§ GIVEN EXERCISE: In the listing below, count the lines containing the string "metres" and state only the number.
— BEGIN —
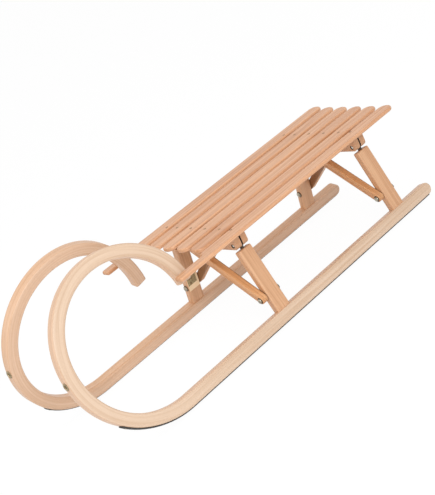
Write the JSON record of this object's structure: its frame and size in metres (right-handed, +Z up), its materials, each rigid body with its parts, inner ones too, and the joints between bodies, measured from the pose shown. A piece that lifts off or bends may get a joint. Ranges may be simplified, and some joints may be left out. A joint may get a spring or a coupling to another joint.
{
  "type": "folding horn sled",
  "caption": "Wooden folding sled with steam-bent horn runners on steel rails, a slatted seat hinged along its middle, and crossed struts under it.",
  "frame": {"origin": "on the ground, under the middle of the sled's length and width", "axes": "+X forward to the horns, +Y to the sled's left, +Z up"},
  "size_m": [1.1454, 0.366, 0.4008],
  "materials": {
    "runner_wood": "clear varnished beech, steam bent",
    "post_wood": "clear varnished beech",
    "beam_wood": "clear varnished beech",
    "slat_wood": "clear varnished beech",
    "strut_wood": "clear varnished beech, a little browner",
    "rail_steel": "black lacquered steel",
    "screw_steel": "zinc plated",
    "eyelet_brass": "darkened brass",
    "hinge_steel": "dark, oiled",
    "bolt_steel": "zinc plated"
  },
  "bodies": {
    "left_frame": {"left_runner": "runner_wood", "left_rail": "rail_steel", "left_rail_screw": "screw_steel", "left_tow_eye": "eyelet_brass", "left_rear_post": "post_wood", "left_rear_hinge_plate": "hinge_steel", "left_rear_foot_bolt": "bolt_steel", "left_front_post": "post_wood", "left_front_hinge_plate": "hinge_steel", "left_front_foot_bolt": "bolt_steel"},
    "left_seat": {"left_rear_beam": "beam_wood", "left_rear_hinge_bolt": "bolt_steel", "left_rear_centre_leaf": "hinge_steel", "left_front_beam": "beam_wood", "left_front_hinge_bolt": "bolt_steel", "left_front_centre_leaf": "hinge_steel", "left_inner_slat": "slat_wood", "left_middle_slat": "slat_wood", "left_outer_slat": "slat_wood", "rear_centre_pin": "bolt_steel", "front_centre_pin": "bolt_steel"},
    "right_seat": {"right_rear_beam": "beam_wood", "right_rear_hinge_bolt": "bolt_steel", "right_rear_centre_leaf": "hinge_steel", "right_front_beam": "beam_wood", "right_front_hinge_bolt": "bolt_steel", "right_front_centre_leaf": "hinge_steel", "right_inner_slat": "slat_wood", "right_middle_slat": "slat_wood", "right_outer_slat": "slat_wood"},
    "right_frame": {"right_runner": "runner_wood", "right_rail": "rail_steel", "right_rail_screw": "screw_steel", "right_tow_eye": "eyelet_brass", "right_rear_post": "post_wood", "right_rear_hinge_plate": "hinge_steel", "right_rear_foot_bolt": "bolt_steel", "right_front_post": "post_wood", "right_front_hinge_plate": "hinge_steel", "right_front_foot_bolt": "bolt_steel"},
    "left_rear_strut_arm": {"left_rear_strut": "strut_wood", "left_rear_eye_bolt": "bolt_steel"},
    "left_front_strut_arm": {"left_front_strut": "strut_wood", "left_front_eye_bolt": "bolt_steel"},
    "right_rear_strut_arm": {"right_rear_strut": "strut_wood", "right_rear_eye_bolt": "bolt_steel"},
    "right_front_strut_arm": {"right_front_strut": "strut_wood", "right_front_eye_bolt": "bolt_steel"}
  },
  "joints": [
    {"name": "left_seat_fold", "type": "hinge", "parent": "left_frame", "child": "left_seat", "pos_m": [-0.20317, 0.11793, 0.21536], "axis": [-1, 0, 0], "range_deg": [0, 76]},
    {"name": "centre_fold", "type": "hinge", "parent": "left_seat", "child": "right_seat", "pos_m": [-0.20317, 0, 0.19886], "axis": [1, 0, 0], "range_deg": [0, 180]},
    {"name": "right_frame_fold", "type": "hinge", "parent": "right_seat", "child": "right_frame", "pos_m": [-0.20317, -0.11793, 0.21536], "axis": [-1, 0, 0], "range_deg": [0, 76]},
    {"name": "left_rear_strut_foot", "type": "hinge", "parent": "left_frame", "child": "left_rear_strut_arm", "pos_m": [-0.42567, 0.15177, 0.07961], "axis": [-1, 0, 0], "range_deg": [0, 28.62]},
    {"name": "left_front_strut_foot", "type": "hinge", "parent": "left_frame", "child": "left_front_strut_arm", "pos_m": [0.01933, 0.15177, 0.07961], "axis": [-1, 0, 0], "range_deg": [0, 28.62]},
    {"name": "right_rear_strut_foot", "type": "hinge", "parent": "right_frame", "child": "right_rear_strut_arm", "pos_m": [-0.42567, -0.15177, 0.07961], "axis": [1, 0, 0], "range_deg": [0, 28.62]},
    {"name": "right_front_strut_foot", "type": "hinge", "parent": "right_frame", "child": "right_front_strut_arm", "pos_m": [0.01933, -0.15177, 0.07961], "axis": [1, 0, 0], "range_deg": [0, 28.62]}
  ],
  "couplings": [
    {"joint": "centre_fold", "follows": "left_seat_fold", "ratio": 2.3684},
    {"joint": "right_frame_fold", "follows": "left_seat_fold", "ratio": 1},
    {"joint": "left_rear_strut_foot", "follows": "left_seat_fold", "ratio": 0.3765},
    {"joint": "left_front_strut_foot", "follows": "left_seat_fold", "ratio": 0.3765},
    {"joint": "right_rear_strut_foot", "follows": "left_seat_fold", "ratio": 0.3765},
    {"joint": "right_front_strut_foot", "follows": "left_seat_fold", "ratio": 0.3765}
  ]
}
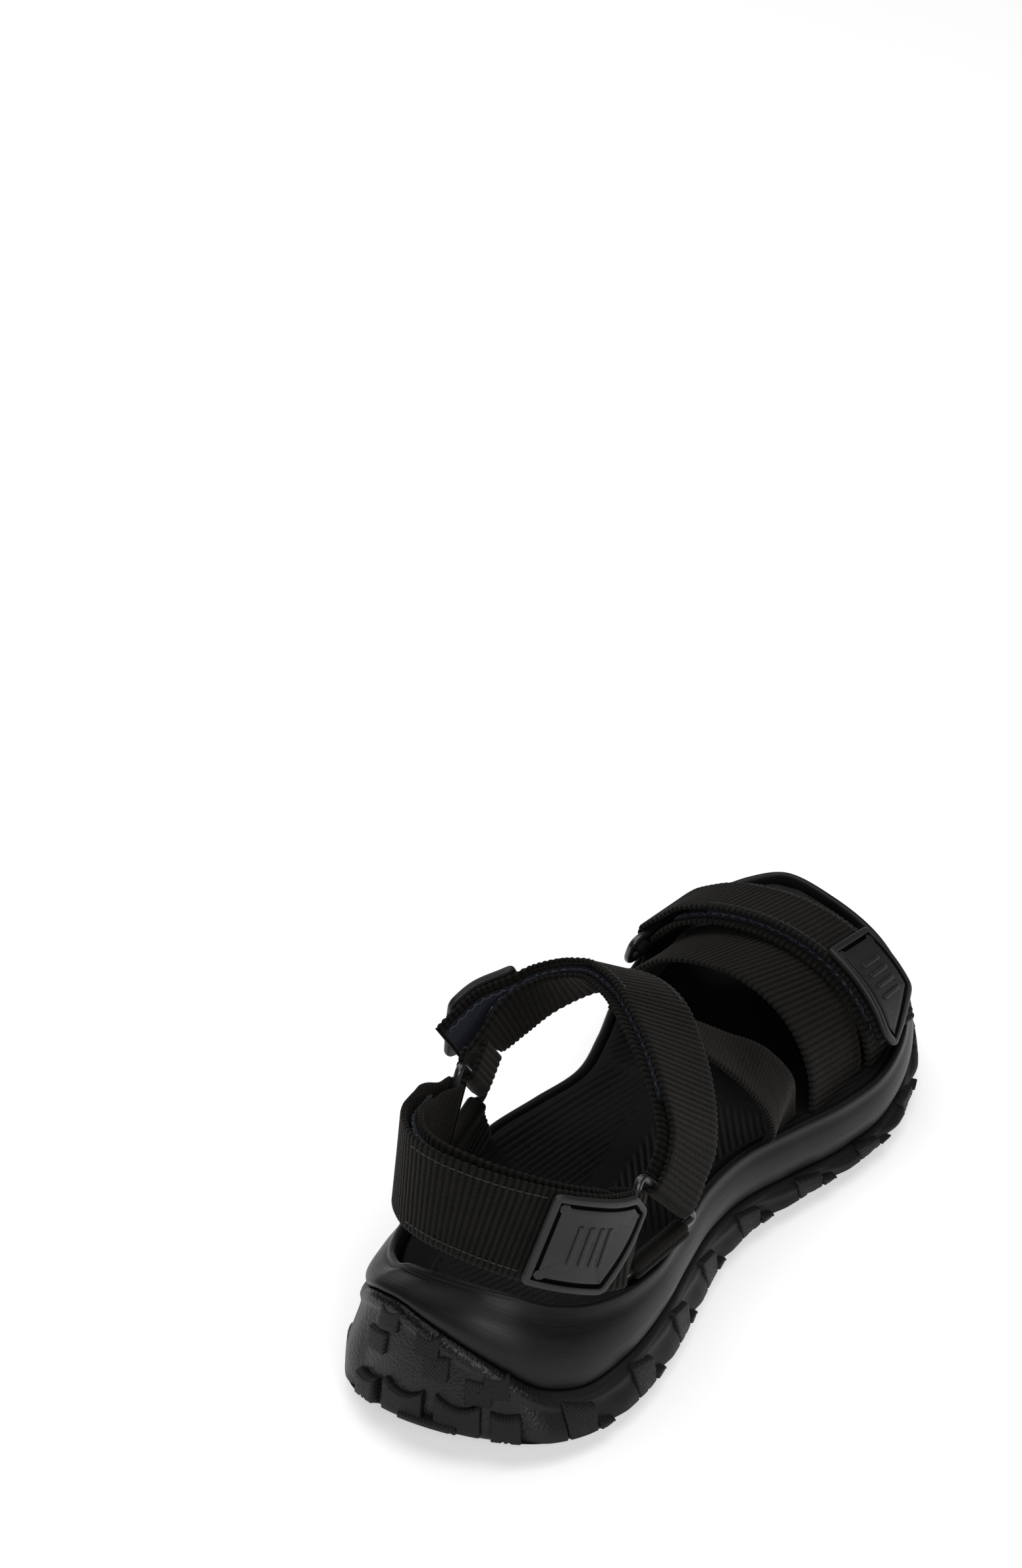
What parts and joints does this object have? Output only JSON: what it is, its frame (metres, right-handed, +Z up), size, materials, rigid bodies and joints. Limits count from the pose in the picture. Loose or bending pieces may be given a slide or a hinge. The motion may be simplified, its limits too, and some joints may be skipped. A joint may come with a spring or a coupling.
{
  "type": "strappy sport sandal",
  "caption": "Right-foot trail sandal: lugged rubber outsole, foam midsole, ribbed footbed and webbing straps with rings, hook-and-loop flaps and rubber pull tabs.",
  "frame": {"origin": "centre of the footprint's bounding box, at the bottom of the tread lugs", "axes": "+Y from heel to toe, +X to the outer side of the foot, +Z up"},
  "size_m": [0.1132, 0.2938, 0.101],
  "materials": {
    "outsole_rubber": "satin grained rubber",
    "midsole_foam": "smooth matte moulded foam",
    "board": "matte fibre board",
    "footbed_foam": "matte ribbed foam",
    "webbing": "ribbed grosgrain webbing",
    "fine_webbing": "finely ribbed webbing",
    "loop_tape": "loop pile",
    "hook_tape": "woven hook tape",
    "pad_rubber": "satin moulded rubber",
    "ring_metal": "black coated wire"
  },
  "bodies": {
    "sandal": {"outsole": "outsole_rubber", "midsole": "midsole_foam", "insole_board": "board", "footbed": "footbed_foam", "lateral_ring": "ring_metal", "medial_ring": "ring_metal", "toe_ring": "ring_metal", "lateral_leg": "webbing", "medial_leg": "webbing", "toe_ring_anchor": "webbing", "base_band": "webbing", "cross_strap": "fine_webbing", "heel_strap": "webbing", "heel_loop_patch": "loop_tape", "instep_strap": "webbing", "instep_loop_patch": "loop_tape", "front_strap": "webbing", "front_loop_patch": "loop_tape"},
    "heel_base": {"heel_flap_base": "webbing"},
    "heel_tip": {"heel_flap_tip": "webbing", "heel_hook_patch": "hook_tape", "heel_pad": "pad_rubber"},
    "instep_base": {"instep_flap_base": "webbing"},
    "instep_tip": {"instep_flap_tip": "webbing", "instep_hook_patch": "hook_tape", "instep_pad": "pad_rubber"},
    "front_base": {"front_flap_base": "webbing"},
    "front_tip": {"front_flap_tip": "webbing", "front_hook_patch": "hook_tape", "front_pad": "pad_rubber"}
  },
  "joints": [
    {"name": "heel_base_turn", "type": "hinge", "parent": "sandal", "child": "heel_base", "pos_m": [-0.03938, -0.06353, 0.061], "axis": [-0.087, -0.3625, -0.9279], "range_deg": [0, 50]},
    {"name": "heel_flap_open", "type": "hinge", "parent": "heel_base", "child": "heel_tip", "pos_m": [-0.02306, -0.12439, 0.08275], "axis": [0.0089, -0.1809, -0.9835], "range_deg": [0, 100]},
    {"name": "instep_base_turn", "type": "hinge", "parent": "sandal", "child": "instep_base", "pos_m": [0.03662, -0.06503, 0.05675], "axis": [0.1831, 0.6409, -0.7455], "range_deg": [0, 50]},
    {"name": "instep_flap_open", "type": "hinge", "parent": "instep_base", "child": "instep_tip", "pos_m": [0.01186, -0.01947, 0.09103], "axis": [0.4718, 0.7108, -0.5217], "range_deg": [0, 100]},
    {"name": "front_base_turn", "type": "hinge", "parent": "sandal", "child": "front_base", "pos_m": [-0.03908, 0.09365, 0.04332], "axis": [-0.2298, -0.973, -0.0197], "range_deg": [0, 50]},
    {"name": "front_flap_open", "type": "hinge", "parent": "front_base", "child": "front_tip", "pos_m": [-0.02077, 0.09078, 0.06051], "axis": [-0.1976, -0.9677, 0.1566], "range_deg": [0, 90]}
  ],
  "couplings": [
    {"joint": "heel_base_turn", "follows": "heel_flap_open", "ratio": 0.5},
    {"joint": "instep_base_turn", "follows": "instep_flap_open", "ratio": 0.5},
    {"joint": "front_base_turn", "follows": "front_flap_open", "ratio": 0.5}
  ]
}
— END —
§ REPLY TO THE EXERCISE: 2